** Begin **

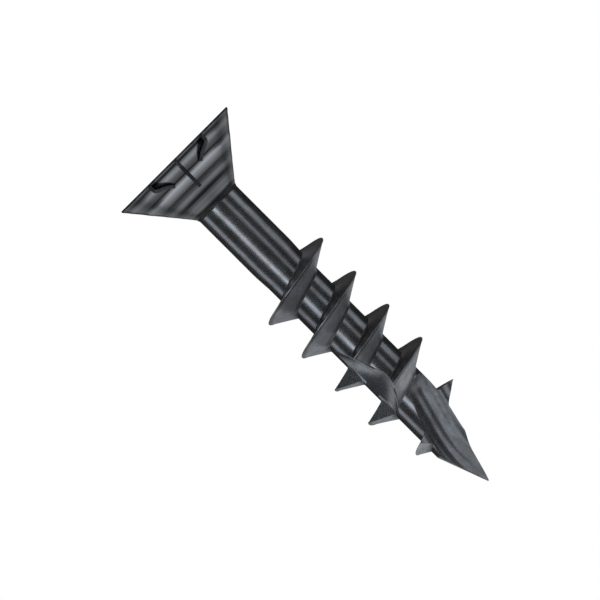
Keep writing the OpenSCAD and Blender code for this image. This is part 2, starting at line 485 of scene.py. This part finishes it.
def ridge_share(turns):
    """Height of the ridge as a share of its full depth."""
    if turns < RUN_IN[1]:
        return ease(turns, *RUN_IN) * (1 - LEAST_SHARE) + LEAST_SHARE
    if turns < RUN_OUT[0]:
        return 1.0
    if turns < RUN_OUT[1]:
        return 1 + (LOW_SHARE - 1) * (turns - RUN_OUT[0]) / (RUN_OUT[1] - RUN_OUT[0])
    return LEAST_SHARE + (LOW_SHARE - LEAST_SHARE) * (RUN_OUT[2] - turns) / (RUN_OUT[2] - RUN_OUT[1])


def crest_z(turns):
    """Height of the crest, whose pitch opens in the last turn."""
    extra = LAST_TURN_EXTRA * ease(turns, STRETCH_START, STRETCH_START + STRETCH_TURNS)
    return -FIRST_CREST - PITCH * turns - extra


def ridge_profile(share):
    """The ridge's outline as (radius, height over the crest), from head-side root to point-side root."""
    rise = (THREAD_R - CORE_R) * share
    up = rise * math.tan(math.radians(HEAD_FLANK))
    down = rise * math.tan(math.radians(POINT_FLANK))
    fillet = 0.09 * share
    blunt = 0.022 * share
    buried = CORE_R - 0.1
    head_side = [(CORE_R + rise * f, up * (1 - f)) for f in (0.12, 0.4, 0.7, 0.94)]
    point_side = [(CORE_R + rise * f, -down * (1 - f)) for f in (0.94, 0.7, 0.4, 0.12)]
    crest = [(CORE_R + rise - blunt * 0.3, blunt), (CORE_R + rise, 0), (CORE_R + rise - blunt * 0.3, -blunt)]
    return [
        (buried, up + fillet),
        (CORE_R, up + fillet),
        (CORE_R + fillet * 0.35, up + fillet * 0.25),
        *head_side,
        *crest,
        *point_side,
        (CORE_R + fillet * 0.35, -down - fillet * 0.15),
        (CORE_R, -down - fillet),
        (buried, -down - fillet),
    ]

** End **

● YOUR INSTRUCTIONS
Set down the listing in full, keeping every word exactly as it is.

● FINAL RESULT
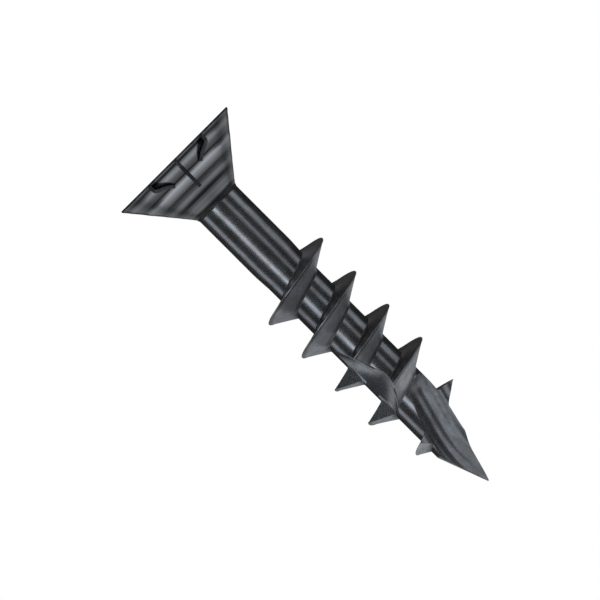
Keep writing the OpenSCAD and Blender code for this image. This is part 2, starting at line 485 of scene.py. This part finishes it.
def ridge_share(turns):
    """Height of the ridge as a share of its full depth."""
    if turns < RUN_IN[1]:
        return ease(turns, *RUN_IN) * (1 - LEAST_SHARE) + LEAST_SHARE
    if turns < RUN_OUT[0]:
        return 1.0
    if turns < RUN_OUT[1]:
        return 1 + (LOW_SHARE - 1) * (turns - RUN_OUT[0]) / (RUN_OUT[1] - RUN_OUT[0])
    return LEAST_SHARE + (LOW_SHARE - LEAST_SHARE) * (RUN_OUT[2] - turns) / (RUN_OUT[2] - RUN_OUT[1])


def crest_z(turns):
    """Height of the crest, whose pitch opens in the last turn."""
    extra = LAST_TURN_EXTRA * ease(turns, STRETCH_START, STRETCH_START + STRETCH_TURNS)
    return -FIRST_CREST - PITCH * turns - extra


def ridge_profile(share):
    """The ridge's outline as (radius, height over the crest), from head-side root to point-side root."""
    rise = (THREAD_R - CORE_R) * share
    up = rise * math.tan(math.radians(HEAD_FLANK))
    down = rise * math.tan(math.radians(POINT_FLANK))
    fillet = 0.09 * share
    blunt = 0.022 * share
    buried = CORE_R - 0.1
    head_side = [(CORE_R + rise * f, up * (1 - f)) for f in (0.12, 0.4, 0.7, 0.94)]
    point_side = [(CORE_R + rise * f, -down * (1 - f)) for f in (0.94, 0.7, 0.4, 0.12)]
    crest = [(CORE_R + rise - blunt * 0.3, blunt), (CORE_R + rise, 0), (CORE_R + rise - blunt * 0.3, -blunt)]
    return [
        (buried, up + fillet),
        (CORE_R, up + fillet),
        (CORE_R + fillet * 0.35, up + fillet * 0.25),
        *head_side,
        *crest,
        *point_side,
        (CORE_R + fillet * 0.35, -down - fillet * 0.15),
        (CORE_R, -down - fillet),
        (buried, -down - fillet),
    ]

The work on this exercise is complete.